Negli ultimi anni Zigoni per sua scelta personale è uscito raramente da Oderzo, che definisce “la mia patria”. Si muove a piedi per il paesotto trevigiano, raramente prende l’auto e quando lo fa in automatico si accende il cd di Fabrizio De André. “L’ho conosciuto quando giocavo con il Genoa, un paio di volte è venuto a salutarci. Avrei scoperto più tardi che ero uno dei suoi idoli. Se n’è andato troppo presto, aveva 58 anni e andava per i 59, esattamente l’età in cui è scomparso mio padre. Ascolto sempre La Buona Novella, disco nel quale ci sono canzoni spirituali. Io mi definisco un buddista anarchico. Fatico a credere in Dio anche se ci provo, la ricerca è lunga e difficile. A messa non ci vado, mi annoio troppo, in chiesa vado solo quando un amico sale al cielo. Credo comunque più in Dio che nell’uomo, pensa quanto poco credo in quest’ultimo. Se dovessi fare una scommessa direi che Dio non esiste, sennò i bambini non morirebbero in guerra. I preti mi dicono che è tutto un disegno. Sì, ma un disegno del cazzo”.

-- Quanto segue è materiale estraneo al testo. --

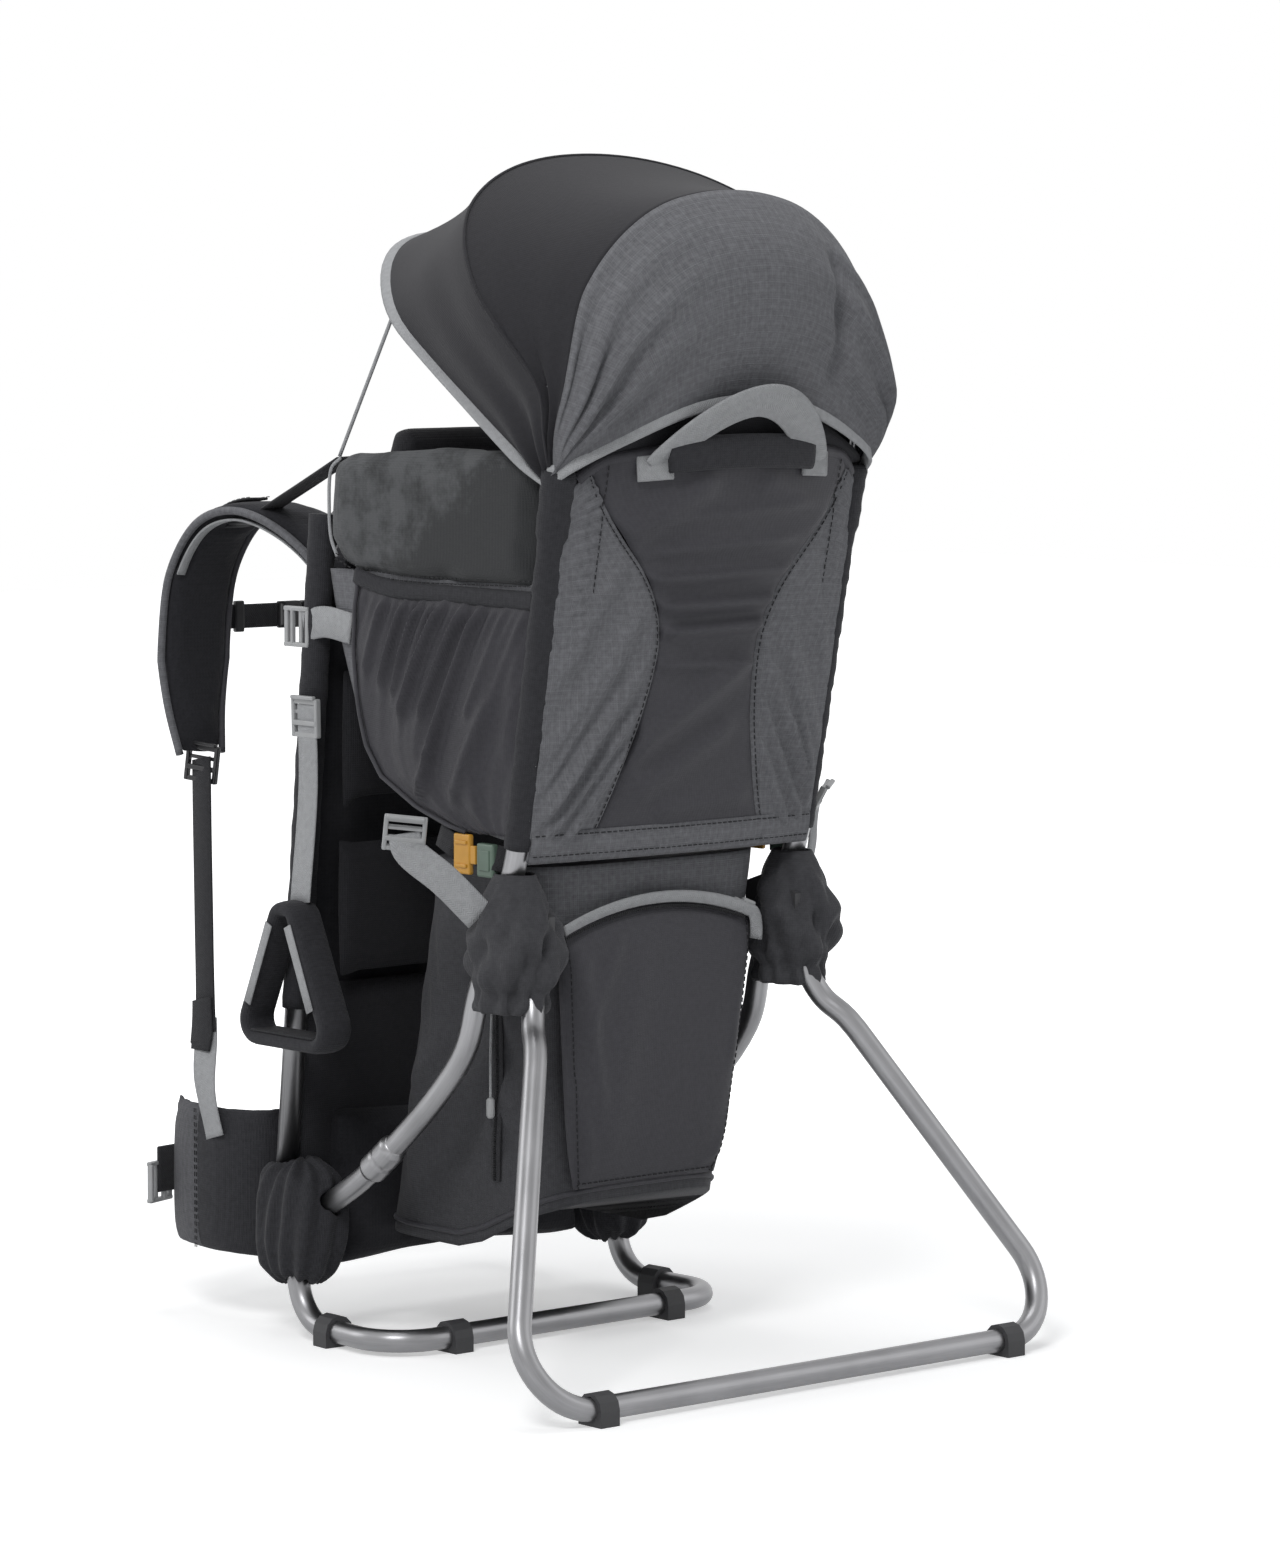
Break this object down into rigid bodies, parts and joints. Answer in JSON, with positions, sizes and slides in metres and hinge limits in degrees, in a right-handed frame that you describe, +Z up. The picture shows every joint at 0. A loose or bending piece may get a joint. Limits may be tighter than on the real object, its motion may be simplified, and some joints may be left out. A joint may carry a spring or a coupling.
{
  "type": "baby carrier backpack",
  "caption": "Child carrier backpack: tube frame with folding kickstand, padded cabin, sun canopy, storage bag, wearer harness and hip belt.",
  "frame": {"origin": "centre of the bounding box on the floor that the feet stand on", "axes": "+Z up, +Y the way the wearer faces, +X the wearer's right; the kickstand stands towards -Y"},
  "size_m": [0.5384, 0.6496, 0.9326],
  "materials": {
    "alloy_tube": "satin",
    "black_plastic": "moulded, fine grain",
    "grey_plastic": "moulded",
    "amber_plastic": "moulded",
    "green_plastic": "moulded",
    "ripstop": "ripstop weave",
    "smooth_cloth": "smooth woven",
    "velour": "brushed pile",
    "dark_cloth": "coarse woven and mesh",
    "grey_webbing": "woven webbing",
    "black_webbing": "woven webbing"
  },
  "bodies": {
    "pack": {"base_loop": "alloy_tube", "back_frame": "alloy_tube", "side_tube_left": "alloy_tube", "side_tube_right": "alloy_tube", "front_foot_left": "black_plastic", "front_foot_right": "black_plastic", "rear_foot_left": "black_plastic", "rear_foot_right": "black_plastic", "lower_joint_cover_left": "dark_cloth", "lower_joint_cover_right": "dark_cloth", "hinge_bracket_left": "black_plastic", "hinge_bracket_right": "black_plastic", "hinge_pin_left": "alloy_tube", "hinge_pin_right": "alloy_tube", "hinge_cover_left": "dark_cloth", "hinge_cover_right": "dark_cloth", "canopy_socket_left": "black_plastic", "canopy_socket_right": "black_plastic", "canopy_rear_bow": "alloy_tube", "canopy_rear_panel": "ripstop", "canopy_middle_panel": "smooth_cloth", "visor_cord_left": "grey_webbing", "visor_cord_right": "grey_webbing", "side_wall_left": "ripstop", "side_wall_right": "ripstop", "side_collar_left": "velour", "side_collar_right": "velour", "rear_panel": "ripstop", "cabin_front_wall": "smooth_cloth", "grab_handle": "grey_webbing", "storage_bag": "ripstop", "lower_pocket": "smooth_cloth", "side_zip_pull": "black_webbing", "lumbar_pad": "dark_cloth", "belt_wing_left": "dark_cloth", "belt_wing_right": "dark_cloth", "belt_strap": "black_webbing", "back_pad": "dark_cloth", "load_lifter_left": "black_webbing", "load_lifter_right": "black_webbing", "strap_webbing_left": "black_webbing", "strap_webbing_right": "black_webbing", "entry_socket_left": "green_plastic", "entry_socket_right": "green_plastic"},
    "kickstand": {"kickstand": "alloy_tube", "stand_foot_left": "black_plastic", "stand_foot_right": "black_plastic"},
    "canopy_front": {"canopy_front_bow": "alloy_tube", "canopy_visor": "smooth_cloth"},
    "seat": {"child_seat": "velour"},
    "harness": {"shoulder_strap_left": "dark_cloth", "shoulder_strap_right": "dark_cloth", "chest_strap": "black_webbing"},
    "chest_clip": {"chest_clip": "black_plastic"},
    "belt_clip": {"belt_clip": "black_plastic"},
    "entry_clip_left": {"entry_clip_left": "amber_plastic"},
    "entry_clip_right": {"entry_clip_right": "amber_plastic"},
    "stirrup_left": {"stirrup_left": "dark_cloth"},
    "stirrup_right": {"stirrup_right": "dark_cloth"},
    "pocket_zip": {"zip_slider": "grey_plastic"}
  },
  "joints": [
    {"name": "kickstand_fold", "type": "hinge", "parent": "pack", "child": "kickstand", "pos_m": [0, -0.14485, 0.338], "axis": [1, 0, 0], "range_deg": [0, 45]},
    {"name": "canopy_fold", "type": "hinge", "parent": "pack", "child": "canopy_front", "pos_m": [0, -0.20785, 0.755], "axis": [1, 0, 0], "range_deg": [0, 40], "deforming": ["canopy_middle_panel", "visor_cord_left", "visor_cord_right"]},
    {"name": "seat_height", "type": "slide", "parent": "pack", "child": "seat", "axis": [0, -0.0441, 0.999], "range_m": [0, 0.04]},
    {"name": "harness_height", "type": "slide", "parent": "pack", "child": "harness", "axis": [0, -0.0441, 0.999], "range_m": [-0.05, 0.03], "deforming": ["load_lifter_left", "load_lifter_right", "strap_webbing_left", "strap_webbing_right"]},
    {"name": "chest_release", "type": "slide", "parent": "harness", "child": "chest_clip", "axis": [1, 0, 0], "range_m": [0, 0.02]},
    {"name": "belt_release", "type": "slide", "parent": "pack", "child": "belt_clip", "axis": [1, 0, 0], "range_m": [0, 0.032]},
    {"name": "entry_release_left", "type": "slide", "parent": "pack", "child": "entry_clip_left", "axis": [0, 1, 0], "range_m": [0, 0.022]},
    {"name": "entry_release_right", "type": "slide", "parent": "pack", "child": "entry_clip_right", "axis": [0, 1, 0], "range_m": [0, 0.022]},
    {"name": "stirrup_height_left", "type": "slide", "parent": "pack", "child": "stirrup_left", "axis": [0, 0, 1], "range_m": [0, 0.05]},
    {"name": "stirrup_height_right", "type": "slide", "parent": "pack", "child": "stirrup_right", "axis": [0, 0, 1], "range_m": [0, 0.05]},
    {"name": "pocket_zip_travel", "type": "hinge", "parent": "pack", "child": "pocket_zip", "pos_m": [0, -0.13285, 0.101], "axis": [0, -0.9982, -0.0603], "range_deg": [0, 40]}
  ]
}
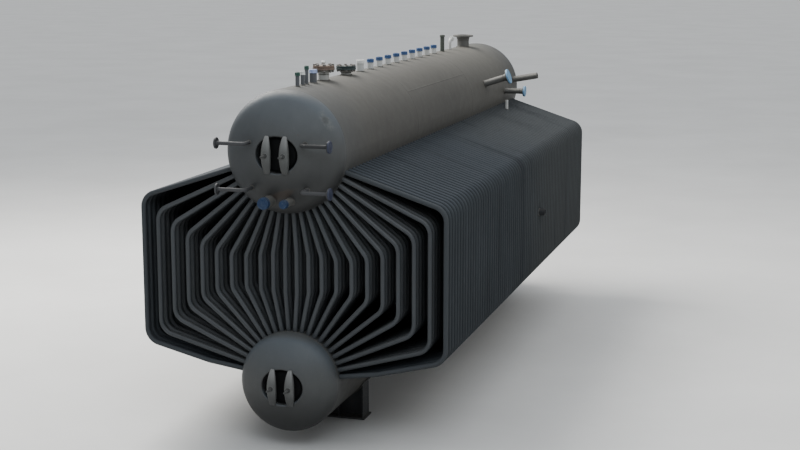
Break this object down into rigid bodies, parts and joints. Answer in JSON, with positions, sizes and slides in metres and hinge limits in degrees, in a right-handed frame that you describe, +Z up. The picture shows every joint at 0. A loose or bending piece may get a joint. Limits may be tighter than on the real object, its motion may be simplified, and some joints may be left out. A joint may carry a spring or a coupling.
{
  "type": "water-tube boiler pressure part",
  "caption": "Bare double-drum water-tube boiler pressure part: steam drum over mud drum, fans of bent tubes between them, tube side walls, capped nozzles and saddles.",
  "frame": {"origin": "on the floor under the middle of the whole length and width", "axes": "+X across to the right seen from the front, +Y along the drums away from the gauge end, +Z up"},
  "size_m": [3.4276, 8.812, 3.899],
  "materials": {
    "drum_paint": "matt grey primer, dusty and slightly warm",
    "head_paint": "matt grey primer, cooler grey",
    "tube_paint": "dark grey primer on drawn tube",
    "wall_paint": "dark grey primer on welded tube wall",
    "cover_paint": "dark primer in the recess",
    "yoke_steel": "light grey forged steel",
    "nozzle_paint": "light grey primer",
    "blue_cap": "blue moulded protection cap",
    "pale_blue_cap": "faded pale blue protection cover",
    "dark_blank": "dark green-grey cover",
    "primer_plate": "brownish primed plate",
    "saddle_paint": "dark grey primer, scuffed"
  },
  "bodies": {
    "root": {"steam_drum_shell": "drum_paint", "steam_drum_front_head": "head_paint", "steam_drum_rear_head": "head_paint", "front_manhole_cover": "cover_paint", "front_manhole_yokes": "yoke_steel", "rear_manhole_cover": "cover_paint", "rear_manhole_yokes": "yoke_steel", "mud_drum_shell": "drum_paint", "mud_drum_front_head": "head_paint", "mud_drum_rear_head": "head_paint", "mud_front_manhole_cover": "cover_paint", "mud_front_manhole_yokes": "yoke_steel", "mud_rear_manhole_cover": "cover_paint", "mud_rear_manhole_yokes": "yoke_steel", "right_side_wall": "wall_paint", "left_side_wall": "wall_paint", "right_outer_tubes": "tube_paint", "left_outer_tubes": "tube_paint", "right_inner_tubes": "tube_paint", "left_inner_tubes": "tube_paint", "level_gauge_nozzles": "nozzle_paint", "gauge_flange_covers": "pale_blue_cap", "head_feed_stubs": "nozzle_paint", "head_stub_caps": "blue_cap", "vent_stubs": "nozzle_paint", "vent_caps": "dark_blank", "safety_valve_nozzle": "nozzle_paint", "safety_valve_blank": "primer_plate", "low_nozzle": "nozzle_paint", "low_nozzle_blank": "dark_blank", "riser_stubs": "nozzle_paint", "riser_caps": "blue_cap", "gauge_post": "nozzle_paint", "bleed_pipe": "nozzle_paint", "steam_outlet": "nozzle_paint", "side_inlet_nozzles": "nozzle_paint", "side_inlet_covers": "pale_blue_cap", "open_side_inlet": "nozzle_paint", "roof_stub": "nozzle_paint", "wall_stubs": "nozzle_paint", "blowdown_stub": "nozzle_paint", "front_saddle": "saddle_paint", "rear_saddle": "saddle_paint"}
  },
  "joints": []
}
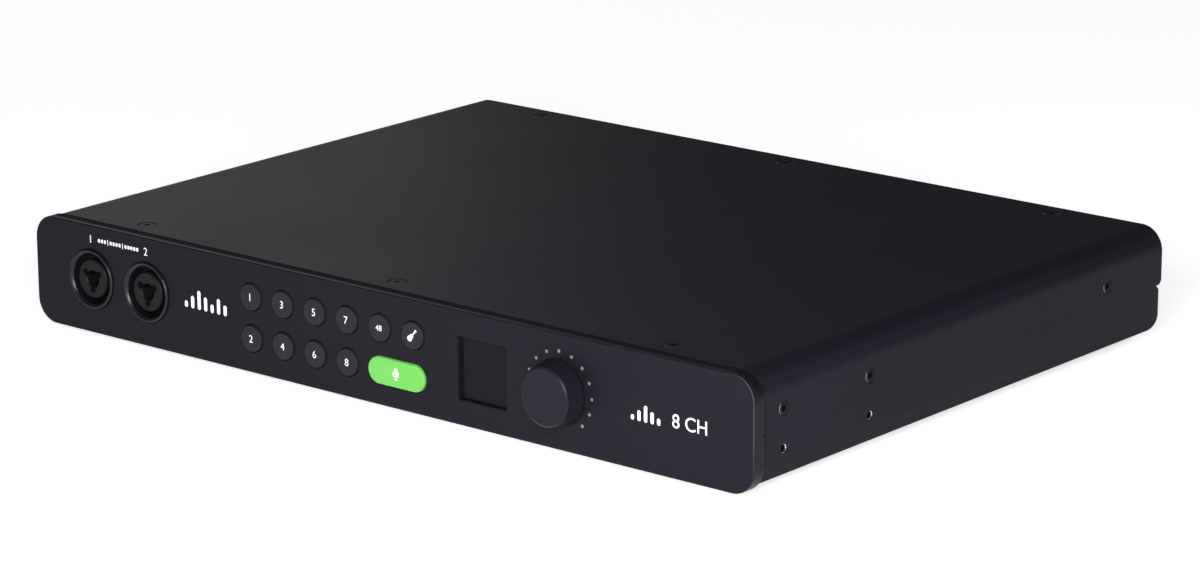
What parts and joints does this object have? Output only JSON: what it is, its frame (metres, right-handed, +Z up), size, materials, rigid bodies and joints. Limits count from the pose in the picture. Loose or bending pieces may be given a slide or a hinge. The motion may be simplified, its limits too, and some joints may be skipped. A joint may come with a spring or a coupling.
{
  "type": "audio interface",
  "caption": "Low, wide desktop or rack audio interface with a rounded black panel, combined sockets, push buttons, small display and a rotary control.",
  "frame": {"origin": "under the middle of the whole object, on the surface that the feet stand on", "axes": "+X to the right seen from the front, +Y from the front panel to the rear, +Z up"},
  "size_m": [0.3622, 0.2806, 0.046],
  "materials": {
    "panel_black": "fine bead-blasted black anodised, satin",
    "case_black": "fine-textured, black anodised",
    "zinc_steel": "zinc-plated sheet",
    "jack_black": "moulded, fine satin",
    "jack_core_black": "moulded, semi-gloss",
    "circuit_board": "green solder mask",
    "button_black": "moulded, soft satin",
    "pill_green": "translucent green, lit from behind",
    "switch_black": "moulded",
    "display_glass": "smoked acrylic, glossy",
    "knob_black": "turned aluminium, black anodised",
    "plain_steel": "turned",
    "light_pipe": "clear moulded, unlit",
    "standoff_brass": "turned",
    "chip_black": "moulded epoxy",
    "transformer_yellow": "taped winding on ferrite",
    "capacitor_black": "sleeved can",
    "heatsink_aluminium": "extruded",
    "ribbon_grey": "flat cable",
    "nut_black": "black nickel",
    "screw_black": "black zinc",
    "foot_rubber": "matt moulded rubber"
  },
  "bodies": {
    "case": {"board_screws": "zinc_steel", "board_standoffs": "standoff_brass", "bottom_tray": "case_black", "button_switches": "switch_black", "clock_sockets": "plain_steel", "control_board": "circuit_board", "dial_light_pipes": "light_pipe", "display_module": "switch_black", "display_window": "display_glass", "encoder_body": "plain_steel", "encoder_nut": "plain_steel", "front_bracket": "zinc_steel", "front_jack_board": "circuit_board", "front_jack_housings": "jack_black", "front_jack_inserts": "jack_core_black", "front_panel": "panel_black", "left_side_rail": "zinc_steel", "line_output_jacks": "jack_black", "line_output_nuts": "nut_black", "main_board": "circuit_board", "main_board_chips": "chip_black", "mains_inlet": "jack_black", "mains_inlet_pins": "plain_steel", "optical_ports": "jack_black", "panel_screws": "screw_black", "power_board": "circuit_board", "power_capacitors": "capacitor_black", "power_heatsink": "heatsink_aluminium", "power_transformer": "transformer_yellow", "rear_bracket": "zinc_steel", "rear_jack_housings": "jack_black", "rear_jack_inserts": "jack_core_black", "rear_panel": "case_black", "ribbon_cable": "ribbon_grey", "right_side_rail": "zinc_steel", "rubber_feet": "foot_rubber", "side_screws": "screw_black", "switch_housing": "jack_black", "top_cover": "case_black", "top_screws": "screw_black"},
    "channel_button_1": {"channel_button_1": "button_black"},
    "channel_button_2": {"channel_button_2": "button_black"},
    "channel_button_3": {"channel_button_3": "button_black"},
    "channel_button_4": {"channel_button_4": "button_black"},
    "channel_button_5": {"channel_button_5": "button_black"},
    "channel_button_6": {"channel_button_6": "button_black"},
    "channel_button_7": {"channel_button_7": "button_black"},
    "channel_button_8": {"channel_button_8": "button_black"},
    "phantom_button": {"phantom_button": "button_black"},
    "instrument_button": {"instrument_button": "button_black"},
    "auto_gain_button": {"auto_gain_button": "pill_green"},
    "encoder_push": {"encoder_plunger": "switch_black"},
    "encoder_dial": {"encoder_knob": "knob_black", "encoder_shaft": "plain_steel"},
    "power_rocker": {"power_rocker": "jack_core_black"}
  },
  "joints": [
    {"name": "channel_button_1_press", "type": "slide", "parent": "case", "child": "channel_button_1", "axis": [0, 1, 0], "range_m": [0, 0.0006], "stiffness_N_per_m": 900, "springref_m": -0.0006},
    {"name": "channel_button_2_press", "type": "slide", "parent": "case", "child": "channel_button_2", "axis": [0, 1, 0], "range_m": [0, 0.0006], "stiffness_N_per_m": 900, "springref_m": -0.0006},
    {"name": "channel_button_3_press", "type": "slide", "parent": "case", "child": "channel_button_3", "axis": [0, 1, 0], "range_m": [0, 0.0006], "stiffness_N_per_m": 900, "springref_m": -0.0006},
    {"name": "channel_button_4_press", "type": "slide", "parent": "case", "child": "channel_button_4", "axis": [0, 1, 0], "range_m": [0, 0.0006], "stiffness_N_per_m": 900, "springref_m": -0.0006},
    {"name": "channel_button_5_press", "type": "slide", "parent": "case", "child": "channel_button_5", "axis": [0, 1, 0], "range_m": [0, 0.0006], "stiffness_N_per_m": 900, "springref_m": -0.0006},
    {"name": "channel_button_6_press", "type": "slide", "parent": "case", "child": "channel_button_6", "axis": [0, 1, 0], "range_m": [0, 0.0006], "stiffness_N_per_m": 900, "springref_m": -0.0006},
    {"name": "channel_button_7_press", "type": "slide", "parent": "case", "child": "channel_button_7", "axis": [0, 1, 0], "range_m": [0, 0.0006], "stiffness_N_per_m": 900, "springref_m": -0.0006},
    {"name": "channel_button_8_press", "type": "slide", "parent": "case", "child": "channel_button_8", "axis": [0, 1, 0], "range_m": [0, 0.0006], "stiffness_N_per_m": 900, "springref_m": -0.0006},
    {"name": "phantom_button_press", "type": "slide", "parent": "case", "child": "phantom_button", "axis": [0, 1, 0], "range_m": [0, 0.0006], "stiffness_N_per_m": 900, "springref_m": -0.0006},
    {"name": "instrument_button_press", "type": "slide", "parent": "case", "child": "instrument_button", "axis": [0, 1, 0], "range_m": [0, 0.0006], "stiffness_N_per_m": 900, "springref_m": -0.0006},
    {"name": "auto_gain_button_press", "type": "slide", "parent": "case", "child": "auto_gain_button", "axis": [0, 1, 0], "range_m": [0, 0.0006], "stiffness_N_per_m": 900, "springref_m": -0.0006},
    {"name": "encoder_press", "type": "slide", "parent": "case", "child": "encoder_push", "axis": [0, 1, 0], "range_m": [0, 0.0005], "stiffness_N_per_m": 2000, "springref_m": -0.0006},
    {"name": "encoder_turn", "type": "hinge", "parent": "encoder_push", "child": "encoder_dial", "pos_m": [0.09222, -0.1315, 0.024], "axis": [0, 1, 0], "continuous": true},
    {"name": "power_rocker_tilt", "type": "hinge", "parent": "case", "child": "power_rocker", "pos_m": [0.12786, 0.1236, 0.024], "axis": [1, 0, 0], "range_deg": [0, 18]}
  ]
}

Zigoni nella sua vita ha avuto l’occasione di conoscere anche Pier Paolo Pasolini. “Nel 1972 in una partita di beneficenza ho giocato con lui, non ero a conoscenza del fatto che ci sapesse fare con il pallone. Invece mi ha fatto un cross di esterno destro e io ho fatto gol di testa. Madonna, Pier Paolo, questo è un colpo da Serie A. Ma mi prendi per il culo? mi chiede il poeta. Non mi permetterei mai! E ci siamo abbracciati. Ho visto nei suoi occhi una gioia incredibile. Tre anni dopo ci sarebbe stata la sua tragica morte. Nel frattempo avevo passato insieme a lui una nottata al King’s di Jesolo, la discoteca, non a parlare di calcio. Ma di filosofia”.
Zigoni dice che al pomeriggio legge ancora molto. “Io sono un genio in tutto. Hai letto la poesia che ho scritto? Studio Platone, Aristotele, Hesse, Kant. Ma mi diverto ancora guardando i film di Totò, in casa avrò 50 sue videocassette. Appena Totò apre bocca, io mi sento felice”. Senza usare il cellulare per gli auguri: buon compleanno, Zigo.